EXERCISE GOAL: Print out each entry below exactly, please.

DATA PROVIDED:
>> Begin
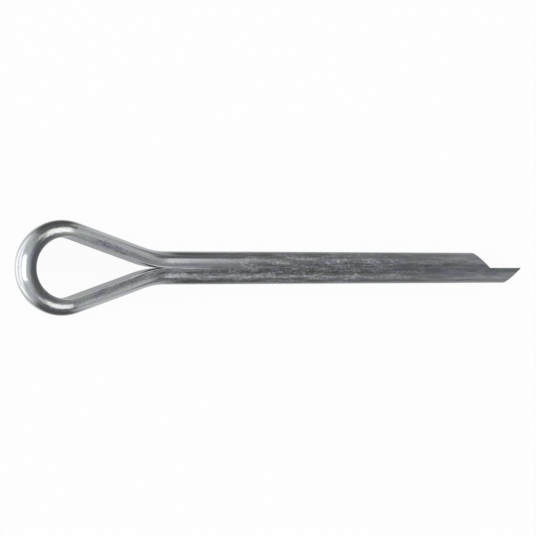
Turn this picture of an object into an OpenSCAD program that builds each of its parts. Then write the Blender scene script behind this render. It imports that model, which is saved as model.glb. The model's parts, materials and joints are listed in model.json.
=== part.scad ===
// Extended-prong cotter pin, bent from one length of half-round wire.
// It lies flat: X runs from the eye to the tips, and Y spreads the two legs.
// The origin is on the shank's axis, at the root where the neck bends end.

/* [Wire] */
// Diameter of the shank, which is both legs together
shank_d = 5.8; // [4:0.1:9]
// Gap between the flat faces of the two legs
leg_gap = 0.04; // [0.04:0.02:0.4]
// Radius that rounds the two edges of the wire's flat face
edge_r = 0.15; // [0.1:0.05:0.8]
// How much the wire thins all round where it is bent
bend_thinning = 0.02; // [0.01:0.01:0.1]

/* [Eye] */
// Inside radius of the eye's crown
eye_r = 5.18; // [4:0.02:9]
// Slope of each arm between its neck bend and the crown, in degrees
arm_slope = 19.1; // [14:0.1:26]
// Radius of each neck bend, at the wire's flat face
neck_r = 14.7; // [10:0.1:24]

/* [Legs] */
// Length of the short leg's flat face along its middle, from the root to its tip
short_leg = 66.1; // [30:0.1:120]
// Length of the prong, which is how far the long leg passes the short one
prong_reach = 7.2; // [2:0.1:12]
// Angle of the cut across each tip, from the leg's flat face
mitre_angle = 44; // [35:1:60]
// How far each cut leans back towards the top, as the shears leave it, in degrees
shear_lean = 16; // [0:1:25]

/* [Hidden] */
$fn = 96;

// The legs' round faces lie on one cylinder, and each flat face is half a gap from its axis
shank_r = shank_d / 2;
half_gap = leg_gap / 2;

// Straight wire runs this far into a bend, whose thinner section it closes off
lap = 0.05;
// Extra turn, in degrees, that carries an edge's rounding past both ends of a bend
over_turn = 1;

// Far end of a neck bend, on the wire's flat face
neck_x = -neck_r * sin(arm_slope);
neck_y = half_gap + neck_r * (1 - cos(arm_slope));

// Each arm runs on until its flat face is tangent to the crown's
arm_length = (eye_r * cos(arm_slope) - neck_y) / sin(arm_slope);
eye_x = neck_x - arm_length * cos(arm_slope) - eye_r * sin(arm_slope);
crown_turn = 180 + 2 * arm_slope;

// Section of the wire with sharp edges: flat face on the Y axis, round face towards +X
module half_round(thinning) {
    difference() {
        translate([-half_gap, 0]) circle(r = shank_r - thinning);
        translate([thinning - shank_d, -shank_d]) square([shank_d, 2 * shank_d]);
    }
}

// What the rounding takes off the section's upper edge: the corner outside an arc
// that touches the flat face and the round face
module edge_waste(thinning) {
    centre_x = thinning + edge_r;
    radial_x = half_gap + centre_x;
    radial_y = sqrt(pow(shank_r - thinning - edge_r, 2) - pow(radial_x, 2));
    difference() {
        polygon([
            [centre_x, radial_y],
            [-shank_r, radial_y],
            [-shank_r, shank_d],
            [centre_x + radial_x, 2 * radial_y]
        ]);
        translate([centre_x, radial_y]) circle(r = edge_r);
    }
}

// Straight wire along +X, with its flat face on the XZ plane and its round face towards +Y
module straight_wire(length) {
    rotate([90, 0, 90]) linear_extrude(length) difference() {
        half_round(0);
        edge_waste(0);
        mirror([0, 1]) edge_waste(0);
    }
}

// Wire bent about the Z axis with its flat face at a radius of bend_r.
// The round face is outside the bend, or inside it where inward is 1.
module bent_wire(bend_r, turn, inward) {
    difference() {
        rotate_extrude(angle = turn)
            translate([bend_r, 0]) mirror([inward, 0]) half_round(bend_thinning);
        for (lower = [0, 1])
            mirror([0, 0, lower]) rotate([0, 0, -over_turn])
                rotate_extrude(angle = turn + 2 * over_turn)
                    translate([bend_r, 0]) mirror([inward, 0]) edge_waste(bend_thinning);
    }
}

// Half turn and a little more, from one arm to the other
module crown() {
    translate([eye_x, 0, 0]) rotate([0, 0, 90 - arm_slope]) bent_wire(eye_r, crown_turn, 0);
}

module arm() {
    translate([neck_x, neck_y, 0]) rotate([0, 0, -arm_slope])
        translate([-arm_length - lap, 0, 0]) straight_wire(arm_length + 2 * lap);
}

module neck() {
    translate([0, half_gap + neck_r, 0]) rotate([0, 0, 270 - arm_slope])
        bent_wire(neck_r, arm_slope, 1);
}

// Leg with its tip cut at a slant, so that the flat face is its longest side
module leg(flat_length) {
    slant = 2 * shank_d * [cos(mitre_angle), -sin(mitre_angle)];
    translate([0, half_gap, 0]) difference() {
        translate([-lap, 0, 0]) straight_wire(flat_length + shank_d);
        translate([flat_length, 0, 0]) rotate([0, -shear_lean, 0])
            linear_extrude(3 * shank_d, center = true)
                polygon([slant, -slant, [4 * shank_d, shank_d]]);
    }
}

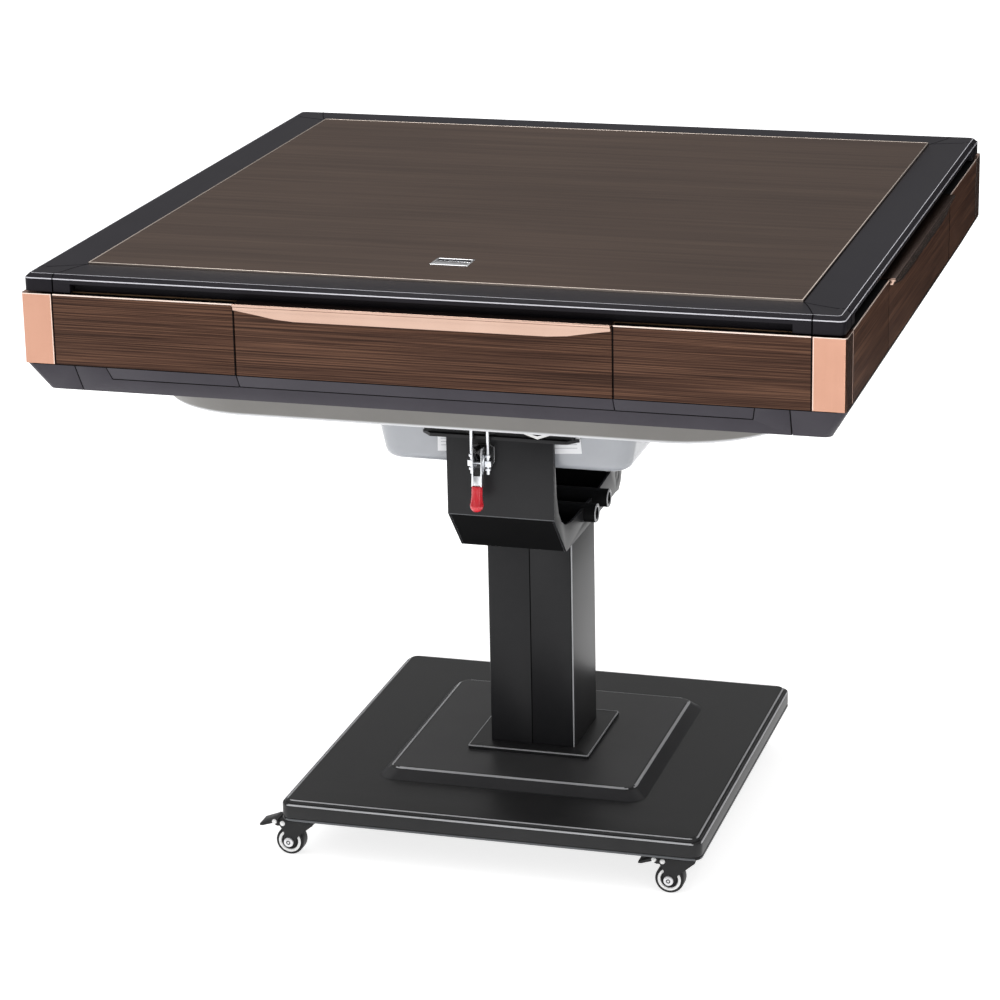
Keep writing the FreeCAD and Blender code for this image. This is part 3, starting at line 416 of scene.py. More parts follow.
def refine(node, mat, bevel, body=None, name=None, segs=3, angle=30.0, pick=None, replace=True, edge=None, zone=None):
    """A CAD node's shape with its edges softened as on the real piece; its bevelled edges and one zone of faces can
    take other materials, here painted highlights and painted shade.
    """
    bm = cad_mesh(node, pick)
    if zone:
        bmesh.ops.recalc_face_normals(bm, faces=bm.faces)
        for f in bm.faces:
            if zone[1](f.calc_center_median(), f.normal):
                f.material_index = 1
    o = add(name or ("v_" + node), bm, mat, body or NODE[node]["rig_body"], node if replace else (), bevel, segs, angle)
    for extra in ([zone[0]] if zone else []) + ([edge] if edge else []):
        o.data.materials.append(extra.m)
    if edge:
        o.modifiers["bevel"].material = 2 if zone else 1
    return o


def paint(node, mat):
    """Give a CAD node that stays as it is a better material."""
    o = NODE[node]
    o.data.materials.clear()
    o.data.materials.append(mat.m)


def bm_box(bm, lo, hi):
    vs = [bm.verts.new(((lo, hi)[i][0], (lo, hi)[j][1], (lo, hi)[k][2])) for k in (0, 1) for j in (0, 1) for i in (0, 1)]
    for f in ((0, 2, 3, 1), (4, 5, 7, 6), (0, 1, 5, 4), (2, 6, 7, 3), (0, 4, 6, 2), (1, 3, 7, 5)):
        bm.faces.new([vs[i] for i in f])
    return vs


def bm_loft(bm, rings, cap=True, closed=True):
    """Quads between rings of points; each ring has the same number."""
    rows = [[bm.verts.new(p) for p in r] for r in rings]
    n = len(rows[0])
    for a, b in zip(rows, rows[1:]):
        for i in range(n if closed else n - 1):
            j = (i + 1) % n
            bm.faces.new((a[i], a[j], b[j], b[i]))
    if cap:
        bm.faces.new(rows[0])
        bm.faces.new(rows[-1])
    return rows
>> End
RESPONSE:
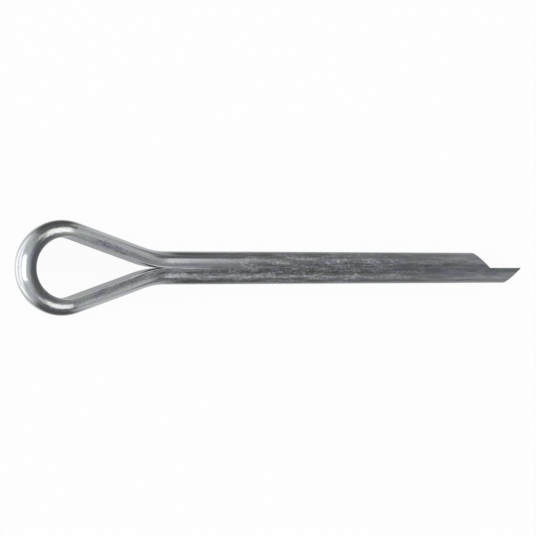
Turn this picture of an object into an OpenSCAD program that builds each of its parts. Then write the Blender scene script behind this render. It imports that model, which is saved as model.glb. The model's parts, materials and joints are listed in model.json.
=== part.scad ===
// Extended-prong cotter pin, bent from one length of half-round wire.
// It lies flat: X runs from the eye to the tips, and Y spreads the two legs.
// The origin is on the shank's axis, at the root where the neck bends end.

/* [Wire] */
// Diameter of the shank, which is both legs together
shank_d = 5.8; // [4:0.1:9]
// Gap between the flat faces of the two legs
leg_gap = 0.04; // [0.04:0.02:0.4]
// Radius that rounds the two edges of the wire's flat face
edge_r = 0.15; // [0.1:0.05:0.8]
// How much the wire thins all round where it is bent
bend_thinning = 0.02; // [0.01:0.01:0.1]

/* [Eye] */
// Inside radius of the eye's crown
eye_r = 5.18; // [4:0.02:9]
// Slope of each arm between its neck bend and the crown, in degrees
arm_slope = 19.1; // [14:0.1:26]
// Radius of each neck bend, at the wire's flat face
neck_r = 14.7; // [10:0.1:24]

/* [Legs] */
// Length of the short leg's flat face along its middle, from the root to its tip
short_leg = 66.1; // [30:0.1:120]
// Length of the prong, which is how far the long leg passes the short one
prong_reach = 7.2; // [2:0.1:12]
// Angle of the cut across each tip, from the leg's flat face
mitre_angle = 44; // [35:1:60]
// How far each cut leans back towards the top, as the shears leave it, in degrees
shear_lean = 16; // [0:1:25]

/* [Hidden] */
$fn = 96;

// The legs' round faces lie on one cylinder, and each flat face is half a gap from its axis
shank_r = shank_d / 2;
half_gap = leg_gap / 2;

// Straight wire runs this far into a bend, whose thinner section it closes off
lap = 0.05;
// Extra turn, in degrees, that carries an edge's rounding past both ends of a bend
over_turn = 1;

// Far end of a neck bend, on the wire's flat face
neck_x = -neck_r * sin(arm_slope);
neck_y = half_gap + neck_r * (1 - cos(arm_slope));

// Each arm runs on until its flat face is tangent to the crown's
arm_length = (eye_r * cos(arm_slope) - neck_y) / sin(arm_slope);
eye_x = neck_x - arm_length * cos(arm_slope) - eye_r * sin(arm_slope);
crown_turn = 180 + 2 * arm_slope;

// Section of the wire with sharp edges: flat face on the Y axis, round face towards +X
module half_round(thinning) {
    difference() {
        translate([-half_gap, 0]) circle(r = shank_r - thinning);
        translate([thinning - shank_d, -shank_d]) square([shank_d, 2 * shank_d]);
    }
}

// What the rounding takes off the section's upper edge: the corner outside an arc
// that touches the flat face and the round face
module edge_waste(thinning) {
    centre_x = thinning + edge_r;
    radial_x = half_gap + centre_x;
    radial_y = sqrt(pow(shank_r - thinning - edge_r, 2) - pow(radial_x, 2));
    difference() {
        polygon([
            [centre_x, radial_y],
            [-shank_r, radial_y],
            [-shank_r, shank_d],
            [centre_x + radial_x, 2 * radial_y]
        ]);
        translate([centre_x, radial_y]) circle(r = edge_r);
    }
}

// Straight wire along +X, with its flat face on the XZ plane and its round face towards +Y
module straight_wire(length) {
    rotate([90, 0, 90]) linear_extrude(length) difference() {
        half_round(0);
        edge_waste(0);
        mirror([0, 1]) edge_waste(0);
    }
}

// Wire bent about the Z axis with its flat face at a radius of bend_r.
// The round face is outside the bend, or inside it where inward is 1.
module bent_wire(bend_r, turn, inward) {
    difference() {
        rotate_extrude(angle = turn)
            translate([bend_r, 0]) mirror([inward, 0]) half_round(bend_thinning);
        for (lower = [0, 1])
            mirror([0, 0, lower]) rotate([0, 0, -over_turn])
                rotate_extrude(angle = turn + 2 * over_turn)
                    translate([bend_r, 0]) mirror([inward, 0]) edge_waste(bend_thinning);
    }
}

// Half turn and a little more, from one arm to the other
module crown() {
    translate([eye_x, 0, 0]) rotate([0, 0, 90 - arm_slope]) bent_wire(eye_r, crown_turn, 0);
}

module arm() {
    translate([neck_x, neck_y, 0]) rotate([0, 0, -arm_slope])
        translate([-arm_length - lap, 0, 0]) straight_wire(arm_length + 2 * lap);
}

module neck() {
    translate([0, half_gap + neck_r, 0]) rotate([0, 0, 270 - arm_slope])
        bent_wire(neck_r, arm_slope, 1);
}

// Leg with its tip cut at a slant, so that the flat face is its longest side
module leg(flat_length) {
    slant = 2 * shank_d * [cos(mitre_angle), -sin(mitre_angle)];
    translate([0, half_gap, 0]) difference() {
        translate([-lap, 0, 0]) straight_wire(flat_length + shank_d);
        translate([flat_length, 0, 0]) rotate([0, -shear_lean, 0])
            linear_extrude(3 * shank_d, center = true)
                polygon([slant, -slant, [4 * shank_d, shank_d]]);
    }
}

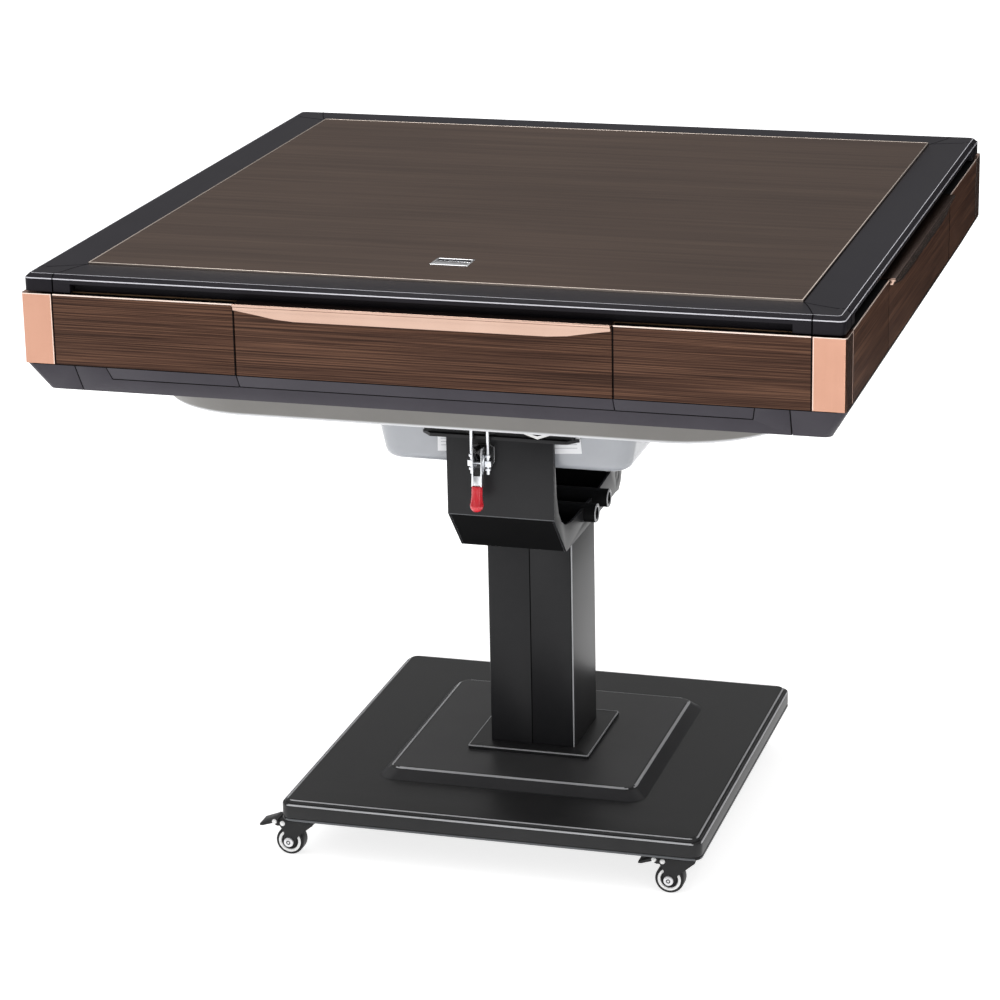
Keep writing the FreeCAD and Blender code for this image. This is part 3, starting at line 416 of scene.py. More parts follow.
def refine(node, mat, bevel, body=None, name=None, segs=3, angle=30.0, pick=None, replace=True, edge=None, zone=None):
    """A CAD node's shape with its edges softened as on the real piece; its bevelled edges and one zone of faces can
    take other materials, here painted highlights and painted shade.
    """
    bm = cad_mesh(node, pick)
    if zone:
        bmesh.ops.recalc_face_normals(bm, faces=bm.faces)
        for f in bm.faces:
            if zone[1](f.calc_center_median(), f.normal):
                f.material_index = 1
    o = add(name or ("v_" + node), bm, mat, body or NODE[node]["rig_body"], node if replace else (), bevel, segs, angle)
    for extra in ([zone[0]] if zone else []) + ([edge] if edge else []):
        o.data.materials.append(extra.m)
    if edge:
        o.modifiers["bevel"].material = 2 if zone else 1
    return o


def paint(node, mat):
    """Give a CAD node that stays as it is a better material."""
    o = NODE[node]
    o.data.materials.clear()
    o.data.materials.append(mat.m)


def bm_box(bm, lo, hi):
    vs = [bm.verts.new(((lo, hi)[i][0], (lo, hi)[j][1], (lo, hi)[k][2])) for k in (0, 1) for j in (0, 1) for i in (0, 1)]
    for f in ((0, 2, 3, 1), (4, 5, 7, 6), (0, 1, 5, 4), (2, 6, 7, 3), (0, 4, 6, 2), (1, 3, 7, 5)):
        bm.faces.new([vs[i] for i in f])
    return vs


def bm_loft(bm, rings, cap=True, closed=True):
    """Quads between rings of points; each ring has the same number."""
    rows = [[bm.verts.new(p) for p in r] for r in rings]
    n = len(rows[0])
    for a, b in zip(rows, rows[1:]):
        for i in range(n if closed else n - 1):
            j = (i + 1) % n
            bm.faces.new((a[i], a[j], b[j], b[i]))
    if cap:
        bm.faces.new(rows[0])
        bm.faces.new(rows[-1])
    return rows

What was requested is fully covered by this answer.